Escribo con reverencia y genuina sorpresa. Pasé mi última existencia totalmente convencido de que no había vida divina después de la muerte. Ahora revoco por completo estos pensamientos.
Yo era un tipo promedio y mi vida cotidiana transcurría de manera normal. Viví en la calle 33 de la ciudad de Nueva York. Era asistente de modas y llevaba un estilo de vida vanguardista. Tenía una variedad de amigos de diferentes tendencias. A todos nos gustaba vivir en el momento presente. De ellos no sé el porqué, solo sé por qué yo lo hacía.
Yo creía que esto era todo lo que teníamos, esta vida. Toda esa propaganda religiosa que tantos grupos profesaban no existía. Yo creía que cuando te morías se acababa todo. Completamente finito. Por consiguiente, y a mi manera promedio, viví de la forma más vanguardista que pude. Siempre quería alcanzar un poquito más.
Me enteré de mi enfermedad a los treinta y siete años. Tenía un nombre larguísimo, pero en su última instancia significaba una sola cosa: muerte, mi muerte. Como era de esperarse fui de un doctor a otro buscando una absolución a mi sentencia.
No la hubo. Muy molesto con mi destino, viví con tanta furia como pude. La evasión era mi mejor amiga. Algunos bien intencionados socios me preguntaron si necesitaba alguna guía. ¿Para qué? Iba a morir. Todo iba a acabar, ¡kaput! Conforme la enfermedad se apoderó de mi cuerpo, cada día se convirtió en un precioso regalo. Me di cuenta de que estaba entristecido por el final de todo. Jamás esperaba lo que me encontré.
El último día estaba completamente adolorido. Ya casi no me hacían efecto los calmantes, pues al no querer estar delirante me negué a tomar más medicinas. Quería estar coherente en mis últimos momentos. Mi mejor amigo, Chad, se sentó a mi lado. Habló de Dios, del cielo y de la vida eterna. Yo quería decirle que todo eso era pura mierda, pero parecía que él se sentía reconfortado, así que lo dejé.

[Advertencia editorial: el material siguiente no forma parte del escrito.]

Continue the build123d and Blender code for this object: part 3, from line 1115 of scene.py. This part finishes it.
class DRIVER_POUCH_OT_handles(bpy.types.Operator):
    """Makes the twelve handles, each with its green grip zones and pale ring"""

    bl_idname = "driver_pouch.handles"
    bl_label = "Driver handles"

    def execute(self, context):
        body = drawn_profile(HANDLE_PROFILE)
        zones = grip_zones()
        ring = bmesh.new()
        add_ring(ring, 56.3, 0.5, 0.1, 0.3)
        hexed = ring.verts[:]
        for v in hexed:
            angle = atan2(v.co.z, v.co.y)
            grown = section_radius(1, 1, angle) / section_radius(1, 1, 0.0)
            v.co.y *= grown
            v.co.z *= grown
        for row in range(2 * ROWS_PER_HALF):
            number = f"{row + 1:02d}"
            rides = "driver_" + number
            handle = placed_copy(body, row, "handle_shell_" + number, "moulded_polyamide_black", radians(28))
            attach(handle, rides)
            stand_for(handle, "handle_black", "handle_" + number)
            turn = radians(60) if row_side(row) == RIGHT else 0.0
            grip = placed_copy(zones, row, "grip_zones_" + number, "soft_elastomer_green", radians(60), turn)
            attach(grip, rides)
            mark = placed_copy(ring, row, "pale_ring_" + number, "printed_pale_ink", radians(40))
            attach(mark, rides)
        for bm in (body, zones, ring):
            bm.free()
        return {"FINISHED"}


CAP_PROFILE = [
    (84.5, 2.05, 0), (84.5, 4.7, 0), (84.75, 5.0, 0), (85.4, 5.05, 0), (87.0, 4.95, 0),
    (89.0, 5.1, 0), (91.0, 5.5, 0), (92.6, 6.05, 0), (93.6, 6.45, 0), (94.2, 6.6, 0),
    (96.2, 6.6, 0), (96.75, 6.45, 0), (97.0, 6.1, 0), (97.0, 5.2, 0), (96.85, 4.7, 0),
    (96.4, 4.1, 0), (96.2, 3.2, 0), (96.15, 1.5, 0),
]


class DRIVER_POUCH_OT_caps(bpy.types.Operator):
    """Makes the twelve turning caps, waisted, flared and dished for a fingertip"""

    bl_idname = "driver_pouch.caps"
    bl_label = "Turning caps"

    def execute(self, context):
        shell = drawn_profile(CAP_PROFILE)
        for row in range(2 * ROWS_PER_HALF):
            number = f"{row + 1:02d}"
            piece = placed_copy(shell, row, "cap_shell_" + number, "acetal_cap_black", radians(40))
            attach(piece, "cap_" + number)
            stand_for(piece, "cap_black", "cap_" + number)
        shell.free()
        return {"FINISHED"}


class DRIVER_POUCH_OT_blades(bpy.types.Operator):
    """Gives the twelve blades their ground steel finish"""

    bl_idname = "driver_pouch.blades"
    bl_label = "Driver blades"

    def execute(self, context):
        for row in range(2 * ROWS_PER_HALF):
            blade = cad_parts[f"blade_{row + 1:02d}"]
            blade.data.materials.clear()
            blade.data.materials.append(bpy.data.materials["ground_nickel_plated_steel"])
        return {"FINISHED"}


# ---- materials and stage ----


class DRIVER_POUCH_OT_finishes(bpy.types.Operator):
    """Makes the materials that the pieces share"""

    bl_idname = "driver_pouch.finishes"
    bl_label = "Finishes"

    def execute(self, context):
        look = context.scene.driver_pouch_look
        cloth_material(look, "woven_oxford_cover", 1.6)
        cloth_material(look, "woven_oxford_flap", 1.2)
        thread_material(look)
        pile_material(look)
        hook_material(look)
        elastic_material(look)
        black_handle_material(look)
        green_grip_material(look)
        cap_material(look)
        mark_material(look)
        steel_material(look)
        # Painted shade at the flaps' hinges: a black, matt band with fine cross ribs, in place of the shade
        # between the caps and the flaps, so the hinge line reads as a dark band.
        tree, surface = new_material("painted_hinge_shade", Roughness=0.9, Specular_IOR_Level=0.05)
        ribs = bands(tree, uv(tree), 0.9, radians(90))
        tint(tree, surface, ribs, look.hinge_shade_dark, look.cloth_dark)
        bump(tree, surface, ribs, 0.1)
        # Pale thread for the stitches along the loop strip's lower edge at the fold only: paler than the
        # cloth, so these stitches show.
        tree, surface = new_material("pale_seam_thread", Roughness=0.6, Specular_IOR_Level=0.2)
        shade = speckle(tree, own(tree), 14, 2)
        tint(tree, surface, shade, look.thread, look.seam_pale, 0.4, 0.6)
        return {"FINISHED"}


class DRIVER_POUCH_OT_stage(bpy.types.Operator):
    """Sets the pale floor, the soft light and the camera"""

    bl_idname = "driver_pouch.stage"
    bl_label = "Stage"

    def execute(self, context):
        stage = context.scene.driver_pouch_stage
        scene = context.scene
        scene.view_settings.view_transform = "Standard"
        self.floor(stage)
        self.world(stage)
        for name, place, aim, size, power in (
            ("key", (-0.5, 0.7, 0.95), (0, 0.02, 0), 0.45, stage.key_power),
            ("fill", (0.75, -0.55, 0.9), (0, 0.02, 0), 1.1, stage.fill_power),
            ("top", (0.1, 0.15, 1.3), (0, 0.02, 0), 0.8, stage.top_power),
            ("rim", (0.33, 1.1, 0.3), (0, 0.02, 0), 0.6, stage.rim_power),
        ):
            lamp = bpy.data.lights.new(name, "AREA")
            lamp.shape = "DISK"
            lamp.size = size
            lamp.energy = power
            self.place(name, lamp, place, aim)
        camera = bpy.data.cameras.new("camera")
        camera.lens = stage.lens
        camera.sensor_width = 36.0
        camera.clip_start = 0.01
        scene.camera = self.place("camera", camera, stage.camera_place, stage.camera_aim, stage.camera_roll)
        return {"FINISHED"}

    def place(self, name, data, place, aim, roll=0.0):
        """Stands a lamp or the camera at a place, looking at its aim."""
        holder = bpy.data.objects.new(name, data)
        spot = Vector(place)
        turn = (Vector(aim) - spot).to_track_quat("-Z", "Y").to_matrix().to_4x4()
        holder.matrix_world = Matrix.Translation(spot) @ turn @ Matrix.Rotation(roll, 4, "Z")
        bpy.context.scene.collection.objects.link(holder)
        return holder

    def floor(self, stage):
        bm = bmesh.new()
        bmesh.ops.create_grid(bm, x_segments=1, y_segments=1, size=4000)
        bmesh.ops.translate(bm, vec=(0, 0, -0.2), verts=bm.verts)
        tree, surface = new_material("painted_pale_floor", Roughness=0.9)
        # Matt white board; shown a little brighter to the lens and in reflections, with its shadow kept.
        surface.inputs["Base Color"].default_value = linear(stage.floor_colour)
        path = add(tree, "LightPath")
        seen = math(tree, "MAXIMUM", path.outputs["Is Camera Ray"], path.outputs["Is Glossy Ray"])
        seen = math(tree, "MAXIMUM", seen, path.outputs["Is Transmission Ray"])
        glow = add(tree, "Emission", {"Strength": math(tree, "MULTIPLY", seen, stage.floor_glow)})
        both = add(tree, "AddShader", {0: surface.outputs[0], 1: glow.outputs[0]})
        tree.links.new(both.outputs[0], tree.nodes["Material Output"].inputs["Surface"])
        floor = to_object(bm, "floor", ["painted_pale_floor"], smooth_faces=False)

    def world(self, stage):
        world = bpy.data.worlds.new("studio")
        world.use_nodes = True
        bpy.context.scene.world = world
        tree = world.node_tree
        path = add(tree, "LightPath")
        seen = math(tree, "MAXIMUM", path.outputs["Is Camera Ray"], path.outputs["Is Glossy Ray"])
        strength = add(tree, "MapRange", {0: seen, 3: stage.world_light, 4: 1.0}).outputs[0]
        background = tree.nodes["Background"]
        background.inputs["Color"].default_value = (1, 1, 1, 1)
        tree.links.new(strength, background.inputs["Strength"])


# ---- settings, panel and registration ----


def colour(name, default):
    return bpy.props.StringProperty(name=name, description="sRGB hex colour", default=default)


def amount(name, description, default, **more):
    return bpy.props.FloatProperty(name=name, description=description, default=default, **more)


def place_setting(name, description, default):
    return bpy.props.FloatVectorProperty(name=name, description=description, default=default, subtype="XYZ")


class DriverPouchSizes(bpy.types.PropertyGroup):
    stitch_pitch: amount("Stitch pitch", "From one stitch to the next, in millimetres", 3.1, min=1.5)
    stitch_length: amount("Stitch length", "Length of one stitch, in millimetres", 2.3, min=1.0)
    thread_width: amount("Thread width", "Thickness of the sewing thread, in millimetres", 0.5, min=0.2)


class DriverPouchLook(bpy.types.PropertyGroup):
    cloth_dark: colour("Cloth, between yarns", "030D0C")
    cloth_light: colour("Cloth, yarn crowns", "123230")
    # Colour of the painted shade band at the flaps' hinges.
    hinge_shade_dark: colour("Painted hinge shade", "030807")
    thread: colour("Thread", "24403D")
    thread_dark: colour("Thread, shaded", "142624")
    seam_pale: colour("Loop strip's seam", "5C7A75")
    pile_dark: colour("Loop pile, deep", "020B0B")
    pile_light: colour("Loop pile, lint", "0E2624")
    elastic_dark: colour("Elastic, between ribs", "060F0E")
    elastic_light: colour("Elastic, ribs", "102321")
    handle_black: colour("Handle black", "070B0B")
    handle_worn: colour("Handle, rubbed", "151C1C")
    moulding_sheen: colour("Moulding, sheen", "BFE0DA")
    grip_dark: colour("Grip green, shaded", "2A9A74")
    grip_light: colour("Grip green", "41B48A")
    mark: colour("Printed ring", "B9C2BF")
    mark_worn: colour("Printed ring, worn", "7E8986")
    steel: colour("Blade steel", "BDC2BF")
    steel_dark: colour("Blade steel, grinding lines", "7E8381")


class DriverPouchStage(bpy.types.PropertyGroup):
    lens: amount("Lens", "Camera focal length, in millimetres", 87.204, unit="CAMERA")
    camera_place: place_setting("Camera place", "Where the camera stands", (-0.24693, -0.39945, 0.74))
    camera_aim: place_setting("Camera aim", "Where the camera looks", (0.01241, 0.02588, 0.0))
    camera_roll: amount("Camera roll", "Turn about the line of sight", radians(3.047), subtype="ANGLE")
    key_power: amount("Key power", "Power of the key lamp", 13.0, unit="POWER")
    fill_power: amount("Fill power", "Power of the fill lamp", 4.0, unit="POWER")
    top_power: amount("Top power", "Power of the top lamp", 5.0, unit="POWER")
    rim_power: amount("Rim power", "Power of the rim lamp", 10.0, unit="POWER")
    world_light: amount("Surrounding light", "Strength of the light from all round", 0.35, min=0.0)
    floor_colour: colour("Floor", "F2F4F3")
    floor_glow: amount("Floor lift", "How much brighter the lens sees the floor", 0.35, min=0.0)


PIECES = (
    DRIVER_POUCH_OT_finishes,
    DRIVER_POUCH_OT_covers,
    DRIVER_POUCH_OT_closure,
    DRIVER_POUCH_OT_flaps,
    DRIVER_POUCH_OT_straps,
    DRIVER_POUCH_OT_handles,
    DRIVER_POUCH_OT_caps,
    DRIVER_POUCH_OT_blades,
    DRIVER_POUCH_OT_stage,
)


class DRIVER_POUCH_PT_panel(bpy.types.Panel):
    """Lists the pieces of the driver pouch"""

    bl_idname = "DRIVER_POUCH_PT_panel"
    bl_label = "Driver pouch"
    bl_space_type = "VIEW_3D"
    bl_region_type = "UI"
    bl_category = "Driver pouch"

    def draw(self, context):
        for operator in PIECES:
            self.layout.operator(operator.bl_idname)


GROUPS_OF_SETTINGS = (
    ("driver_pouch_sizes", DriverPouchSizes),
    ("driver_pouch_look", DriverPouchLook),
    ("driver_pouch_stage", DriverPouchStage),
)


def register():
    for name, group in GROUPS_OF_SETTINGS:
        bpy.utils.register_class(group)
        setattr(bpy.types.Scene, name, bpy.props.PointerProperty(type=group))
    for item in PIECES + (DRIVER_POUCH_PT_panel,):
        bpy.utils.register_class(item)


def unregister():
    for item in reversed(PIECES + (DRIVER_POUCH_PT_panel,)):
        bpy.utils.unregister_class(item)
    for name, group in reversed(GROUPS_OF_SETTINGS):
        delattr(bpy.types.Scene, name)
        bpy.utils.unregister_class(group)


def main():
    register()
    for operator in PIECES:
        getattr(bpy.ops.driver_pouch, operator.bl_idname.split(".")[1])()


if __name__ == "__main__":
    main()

Chad comenzó a rezar y me rogó que lo acompañara. Me rehusé. No había nada por qué rezar, el show había terminado. Cerré mis ojos y me sentí arrullado por el tono de su voz. No me recuerdo cuándo cambió, pero de repente ya no era Chad. Había alguien más a mi lado. Quizás me había desmayado y vino alguien más a sentarse conmigo.
Abrí mis ojos. Primero vi todo borroso y luego me enfoqué en los ojos azules más hermosos que he visto en toda mi vida. Parecían danzar onduladamente como las olas del mar. La idea del océano lanzó una chispa de memoria al pasado cuando me sentía a salvo y lleno de vida. Yo no reconocí a la persona, pero sus ojos me llenaron de una sensación de hogar.
Yo debería sentirme débil, pero lo que realmente quería era tirar las cobijas al suelo y correr a la playa. Y lo hice. Esta persona me siguió suficientemente lejos como para poder verme. Sentí que estaba protegiéndome. La orilla del mar estaba lejos, pero llegué en segundos. Sentir el chapoteo del agua en mis piernas fue grandioso. Me quedé allí, de pie, por largo tiempo simplemente viendo el horizonte revelar toda su belleza y posibilidades.
Mi vigilante amigo vino, se paró a mi lado y me di cuenta de quién era. Mi impresión me dejó sin habla por unos momentos. Este ser era angelical. Yo estaba muerto, mas todavía era yo. Mis ojos se llenaron de lágrimas ante mi incredulidad.
Había estado tan equivocado. Ahora iba a ser perdonado por mi falta de fe. El océano me envolvió al igual que los brazos de mi amigo. El círculo de amor que había batallado tan desesperadamente estaba ahora completo. No importa lo que tú pienses, hay más. Si crees que no hay más, el único engañado eres tú, y ésta la única creencia que será verdad.